# Who fished the Packery Channel flats today?



## Billy Baroo (Apr 21, 2010)

you on this board?


----------



## Mason m (Aug 7, 2011)

I believe it was aguamala


----------



## AguaMala (Feb 28, 2012)

What's up Billy Baroo? I fished the jetties today, not the flats. My neighbors brother did flyfish the flats today.


----------



## Billy Baroo (Apr 21, 2010)

just wanted to thank the person I run into sat morning for the info for that section. We discussed the EP baitfish imitation he was throwing if that helps and his buddie had landed a ladyfish if that helps.


----------



## AguaMala (Feb 28, 2012)

Ill ask Tony if that was him you spoke with. You fly fish the corpus area often?


----------



## pesca con mosca (Jul 10, 2011)

Billy B - You and your wife met me on Sat a.m. at the flats and we discussed the EP. Did you all have any luck?
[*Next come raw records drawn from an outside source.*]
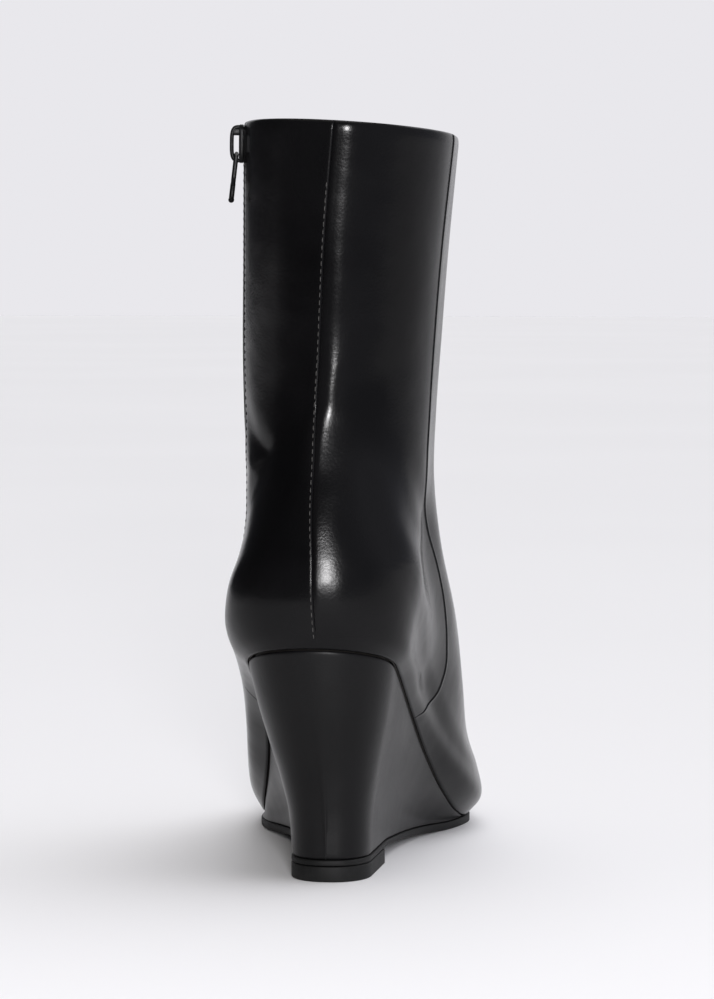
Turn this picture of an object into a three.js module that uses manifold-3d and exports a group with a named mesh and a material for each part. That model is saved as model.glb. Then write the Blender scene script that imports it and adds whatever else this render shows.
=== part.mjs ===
// A right-foot ankle boot in smooth leather on a covered wedge heel, closed by a zip on its inner side.
//
// The boot stands on the floor, z = 0. +Y runs from heel to toe, +X to the outer side of the foot and +Z up.
// Lengths are in millimetres. The origin is the middle of the boot's box, on the floor.
//
// The upper is one leather wall, worked out from a stack of sections that go round the foot. The lowest one
// follows the edge of the sole, and the next ones leave the toe, climb the instep and end at the collar.
// The wedge, outsole, insole and zip all take their places from the same functions.

import * as THREE from "three";
import { mergeVertices } from "three/addons/utils/BufferGeometryUtils.js";
import Module from "manifold-3d";

const wasm = await Module();
wasm.setup();

// Driving sizes of the last
const SHOE_LENGTH = 232; // heel to toe along the floor, at the edge of the upper
const BALL_WIDTH = 90; // widest part of the forefoot
const HEEL_WIDTH = 66; // widest part of the heel counter
const HEEL_HEIGHT = 85.5; // edge of the upper above the floor, at the back
const TOE_SPRING = 5.5; // rise of the outsole under the toe tip
const TOE_SWING = 5; // how far the toe tip lies towards the inner side
const SHAFT_HEIGHT = 188; // collar above the edge of the upper, at the back
const COLLAR_WIDTH = 77.4;
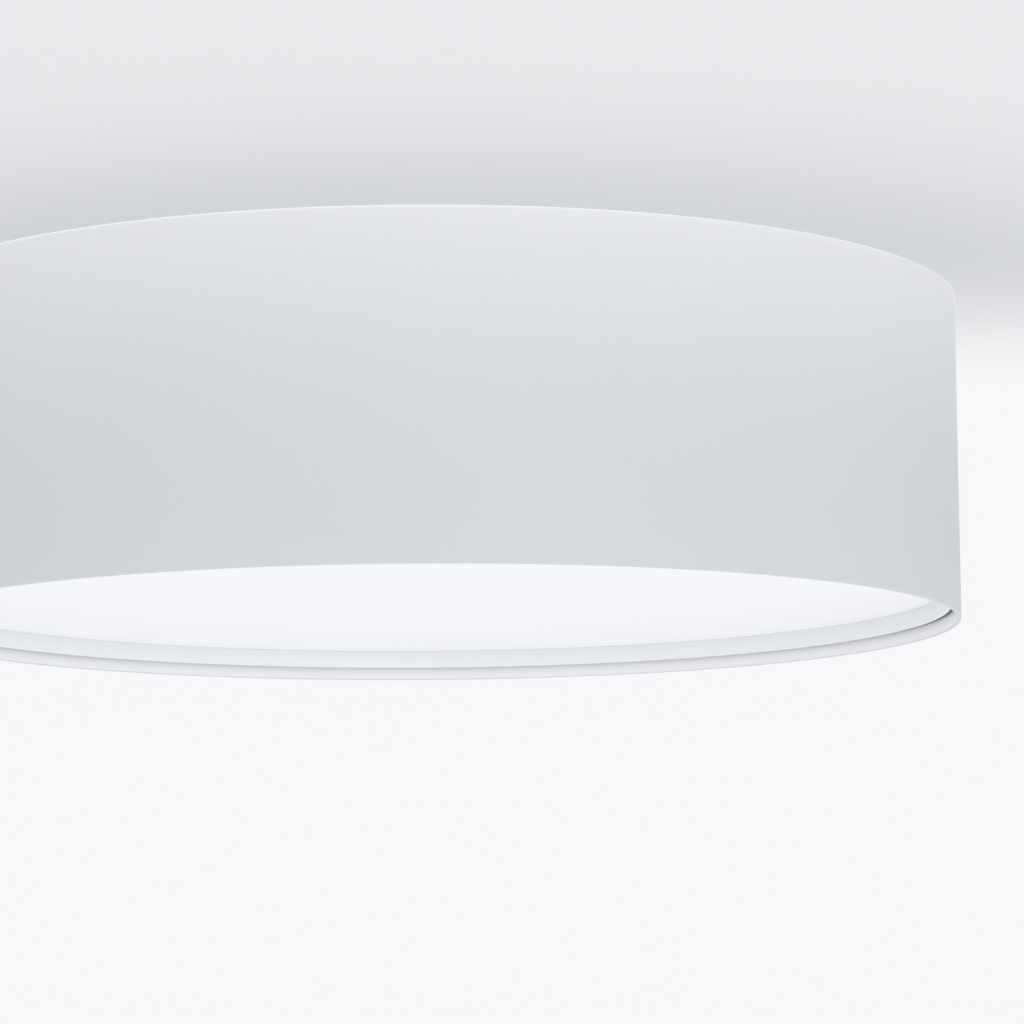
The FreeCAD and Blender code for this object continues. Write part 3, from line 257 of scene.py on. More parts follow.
def new_group(name, inputs):
    """Group with its inputs, a colour, a roughness and a height; also gives its two ends."""
    group = bpy.data.node_groups.new(name, "ShaderNodeTree")
    for end, sockets in (("INPUT", inputs), ("OUTPUT", ("Colour", "Roughness", "Height"))):
        for socket in sockets:
            kind = "Color" if socket in ("Colour", "Light", "Dark") else "Float"
            group.interface.new_socket(socket, in_out=end, socket_type=f"NodeSocket{kind}")
    given = add_node(group, "NodeGroupInput").outputs
    return group, given, add_node(group, "NodeGroupOutput").inputs


def noise(tree, place, scale, detail, roughness=0.5):
    """Cloudy pattern over a place."""
    inputs = {"Vector": place, "Scale": scale, "Detail": detail, "Roughness": roughness}
    return add_node(tree, "ShaderNodeTexNoise", inputs).outputs["Fac"]


def grain_effect():
    """Group: slow changes of tone and gloss, and the fine grain of a coating or moulding."""
    group, given, made = new_group("surface_grain", ("Colour", "Tone", "Gloss", "Spread", "Scale"))
    place = object_place(group)
    slow = noise(group, place, 14.0, 3.0)
    fine = noise(group, place, given["Scale"], 4.0)
    both = arithmetic(group, "MULTIPLY_ADD", fine, 0.35, slow)
    dim = arithmetic(group, "MULTIPLY_ADD", both, given["Tone"], 1.0)
    inputs = {0: given["Colour"], "Scale": dim}
    toned = add_node(group, "ShaderNodeVectorMath", inputs, operation="SCALE").outputs[0]
    gloss = arithmetic(group, "MULTIPLY_ADD", both, given["Spread"], given["Gloss"])
    for name, output in (("Colour", toned), ("Roughness", gloss), ("Height", fine)):
        feed(group, made[name], output)
    return group


surface_grain = grain_effect()


def clothe(tree, surface, effect, distance, strength):
    """Lead a group's colour, roughness and height into a surface."""
    inputs = {"Height": effect["Height"], "Distance": distance, "Strength": strength}
    feed(tree, surface.inputs["Base Color"], effect["Colour"])
    feed(tree, surface.inputs["Roughness"], effect["Roughness"])
    feed(tree, surface.inputs["Normal"], add_node(tree, "ShaderNodeBump", inputs).outputs[0])


def coated(name, colour, gloss, scale, depth, tone=-0.04, spread=0.08, **shader):
    """Paint or moulding with the grain group. The colour is plain, or comes from a function
    of the tree; depth is the height of the grain."""
    finish, tree, surface = new_finish(name)
    for socket, given in shader.items():
        feed(tree, surface.inputs[socket.replace("_", " ")], given)
    inputs = {"Colour": colour(tree) if callable(colour) else colour, "Tone": tone,
              "Gloss": gloss, "Spread": spread, "Scale": scale}
    grain = add_node(tree, "ShaderNodeGroup", inputs, node_tree=surface_grain)
    clothe(tree, surface, grain.outputs, depth, 0.6)
    return finish


def close_up():
    """Merge doubles and turn every face outwards."""
    bpy.ops.mesh.select_all(action="SELECT")
    bpy.ops.mesh.remove_doubles(threshold=1e-6)
    bpy.ops.mesh.normals_make_consistent(inside=False)
    return stop_shaping()


def turned_ring(name, profile, steps=256):
    """Closed ring walked round its own section and joined back to its first circle."""
    first_circle(name, *profile[0], steps)
    walk(profile + profile[:1])
    return close_up()


def turned_solid(name, profile, steps=48):
    """Solid walked along a section, its first and last circles filled flat."""
    first_circle(name, *profile[0], steps)
    walk(profile)
    bpy.ops.mesh.select_all(action="SELECT")
    bpy.ops.mesh.fill_holes(sides=0)
    return close_up()


def radius_of(node):
    """Radius of a node about the upright axis, from its own points."""
    return max(math.hypot(point.co.x, point.co.y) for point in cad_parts[node].data.vertices)


def spot(radius, degrees, aside=0.0, height=0.0):
    """Point at a radius and angle about the upright axis, moved sideways from its ray."""
    angle = math.radians(degrees)
    return (radius * math.cos(angle) - aside * math.sin(angle),
            radius * math.sin(angle) + aside * math.cos(angle), height)


def joined(pieces, name):
    """Several objects made one."""
    only(pieces[0])
    for piece in pieces:
        piece.select_set(True)
    if len(pieces) > 1:
        bpy.ops.object.join()
    pieces[0].name = name
    return pieces[0]


def peg(place, radius, length, steps=32, top=None, **turn):
    """Round bar or cone about a place, for a hole or a boss; six steps make a hexagon."""
    bpy.ops.object.select_all(action="DESELECT")
    upper = radius if top is None else top
    bpy.ops.mesh.primitive_cone_add(vertices=steps, radius1=radius, radius2=upper, depth=length,
                                    location=place, **turn)
    return settle("peg")


def with_modifier(piece, kind, **settings):
    """Apply one modifier to a piece."""
    modifier = only(piece).modifiers.new("shaping", kind)
    for key, setting in settings.items():
        setattr(modifier, key, setting)
    bpy.ops.object.modifier_apply(modifier="shaping")
    return piece


def carve(piece, tools, operation="DIFFERENCE"):
    """Cut tools out of a piece, weld them on or keep what they share, and clear them away."""
    tool = joined(tools, "tool")
    with_modifier(piece, "BOOLEAN", object=tool, operation=operation, solver="EXACT")
    bpy.data.objects.remove(tool)
    return piece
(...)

Again the drum were on the flats but turned their nose up at everything I threw on Sat.

Dave


----------



## AguaMala (Feb 28, 2012)

These two flies work good on drum Pescador con Mosca. Friend of mine has caught lots of drum on those. Hope pics load


----------



## AguaMala (Feb 28, 2012)

Here's other fly


----------



## Billy Baroo (Apr 21, 2010)

pesca con mosca said:


> Billy B - You and your wife met me on Sat a.m. at the flats and we discussed the EP. Did you all have any luck? Again the drum were on the flats but turned their nose up at everything I threw on Sat.
> 
> Dave


Has you may of noticed, though I had flies, I didn't have my flyrod. Just killing time before we went to the beach. But I now have idea what to bring the next go round. smaller tan kwans and winged minnow patterns. EPs are cool but I think if you tied some smaller( and grey), you would have a bit more success...

I tie these...


----------



## Billy Baroo (Apr 21, 2010)

AguaMala said:


> Here's other fly


Tie those in burnt orange and you gots a sweet carp fly...jus saying.


----------



## Mason m (Aug 7, 2011)

What is the material on the head?


----------



## Billy Baroo (Apr 21, 2010)

Mason m said:


> What is the material on the head?


Spun craft fur.


----------